- [What to work on]
Everything from the first line down to the line containing "scene.collection.objects.link(floor)" should be reproduced exactly; please include nothing else.

BEGIN Data supplied

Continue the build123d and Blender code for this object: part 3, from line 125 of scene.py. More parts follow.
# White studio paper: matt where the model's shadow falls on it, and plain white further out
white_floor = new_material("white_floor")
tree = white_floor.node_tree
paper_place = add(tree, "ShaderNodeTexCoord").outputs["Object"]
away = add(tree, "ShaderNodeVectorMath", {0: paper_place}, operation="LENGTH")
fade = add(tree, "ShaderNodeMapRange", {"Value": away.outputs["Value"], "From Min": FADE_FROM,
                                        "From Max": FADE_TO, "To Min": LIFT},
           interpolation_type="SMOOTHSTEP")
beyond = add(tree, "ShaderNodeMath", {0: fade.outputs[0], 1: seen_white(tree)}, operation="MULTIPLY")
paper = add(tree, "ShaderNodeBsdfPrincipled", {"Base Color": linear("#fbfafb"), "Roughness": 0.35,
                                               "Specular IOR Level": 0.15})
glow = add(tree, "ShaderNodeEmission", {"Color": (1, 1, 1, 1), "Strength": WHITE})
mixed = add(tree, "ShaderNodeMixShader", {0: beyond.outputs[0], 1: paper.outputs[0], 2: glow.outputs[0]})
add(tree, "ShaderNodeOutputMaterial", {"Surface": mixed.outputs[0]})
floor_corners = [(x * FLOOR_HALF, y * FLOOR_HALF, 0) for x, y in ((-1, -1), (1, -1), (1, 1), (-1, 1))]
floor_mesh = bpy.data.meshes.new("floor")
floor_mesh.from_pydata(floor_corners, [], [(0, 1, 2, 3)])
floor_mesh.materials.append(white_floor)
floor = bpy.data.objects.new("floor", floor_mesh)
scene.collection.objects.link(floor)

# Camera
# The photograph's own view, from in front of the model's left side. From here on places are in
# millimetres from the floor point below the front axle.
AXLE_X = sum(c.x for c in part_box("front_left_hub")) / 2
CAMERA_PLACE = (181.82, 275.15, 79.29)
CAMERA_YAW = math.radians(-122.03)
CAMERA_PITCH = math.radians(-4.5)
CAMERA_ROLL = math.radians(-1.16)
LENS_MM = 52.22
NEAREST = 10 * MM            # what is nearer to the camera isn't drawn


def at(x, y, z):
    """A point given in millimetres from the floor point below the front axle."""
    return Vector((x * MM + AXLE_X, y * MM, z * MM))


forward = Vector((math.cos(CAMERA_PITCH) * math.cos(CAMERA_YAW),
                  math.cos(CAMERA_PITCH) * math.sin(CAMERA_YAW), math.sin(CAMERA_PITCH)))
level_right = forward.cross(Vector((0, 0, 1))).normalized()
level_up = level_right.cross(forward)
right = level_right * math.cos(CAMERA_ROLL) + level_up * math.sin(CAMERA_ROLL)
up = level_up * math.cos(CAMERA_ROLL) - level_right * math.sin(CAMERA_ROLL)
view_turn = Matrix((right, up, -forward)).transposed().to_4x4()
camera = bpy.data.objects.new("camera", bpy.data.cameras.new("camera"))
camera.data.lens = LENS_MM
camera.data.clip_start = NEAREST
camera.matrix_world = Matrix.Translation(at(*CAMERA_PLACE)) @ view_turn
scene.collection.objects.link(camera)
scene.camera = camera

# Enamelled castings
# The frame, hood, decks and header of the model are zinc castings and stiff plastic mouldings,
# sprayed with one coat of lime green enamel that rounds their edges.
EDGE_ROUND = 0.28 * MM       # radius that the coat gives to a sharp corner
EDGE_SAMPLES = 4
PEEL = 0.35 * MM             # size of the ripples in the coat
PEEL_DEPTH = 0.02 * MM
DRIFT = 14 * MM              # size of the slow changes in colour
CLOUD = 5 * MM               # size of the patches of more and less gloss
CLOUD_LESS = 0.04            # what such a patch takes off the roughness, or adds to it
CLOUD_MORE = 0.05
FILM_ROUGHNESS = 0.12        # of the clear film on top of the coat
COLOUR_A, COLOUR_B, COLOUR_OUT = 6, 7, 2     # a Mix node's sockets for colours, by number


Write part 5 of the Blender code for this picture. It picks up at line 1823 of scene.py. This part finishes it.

END Data supplied

- [The result]
Continue the build123d and Blender code for this object: part 3, from line 125 of scene.py. More parts follow.
# White studio paper: matt where the model's shadow falls on it, and plain white further out
white_floor = new_material("white_floor")
tree = white_floor.node_tree
paper_place = add(tree, "ShaderNodeTexCoord").outputs["Object"]
away = add(tree, "ShaderNodeVectorMath", {0: paper_place}, operation="LENGTH")
fade = add(tree, "ShaderNodeMapRange", {"Value": away.outputs["Value"], "From Min": FADE_FROM,
                                        "From Max": FADE_TO, "To Min": LIFT},
           interpolation_type="SMOOTHSTEP")
beyond = add(tree, "ShaderNodeMath", {0: fade.outputs[0], 1: seen_white(tree)}, operation="MULTIPLY")
paper = add(tree, "ShaderNodeBsdfPrincipled", {"Base Color": linear("#fbfafb"), "Roughness": 0.35,
                                               "Specular IOR Level": 0.15})
glow = add(tree, "ShaderNodeEmission", {"Color": (1, 1, 1, 1), "Strength": WHITE})
mixed = add(tree, "ShaderNodeMixShader", {0: beyond.outputs[0], 1: paper.outputs[0], 2: glow.outputs[0]})
add(tree, "ShaderNodeOutputMaterial", {"Surface": mixed.outputs[0]})
floor_corners = [(x * FLOOR_HALF, y * FLOOR_HALF, 0) for x, y in ((-1, -1), (1, -1), (1, 1), (-1, 1))]
floor_mesh = bpy.data.meshes.new("floor")
floor_mesh.from_pydata(floor_corners, [], [(0, 1, 2, 3)])
floor_mesh.materials.append(white_floor)
floor = bpy.data.objects.new("floor", floor_mesh)
scene.collection.objects.link(floor)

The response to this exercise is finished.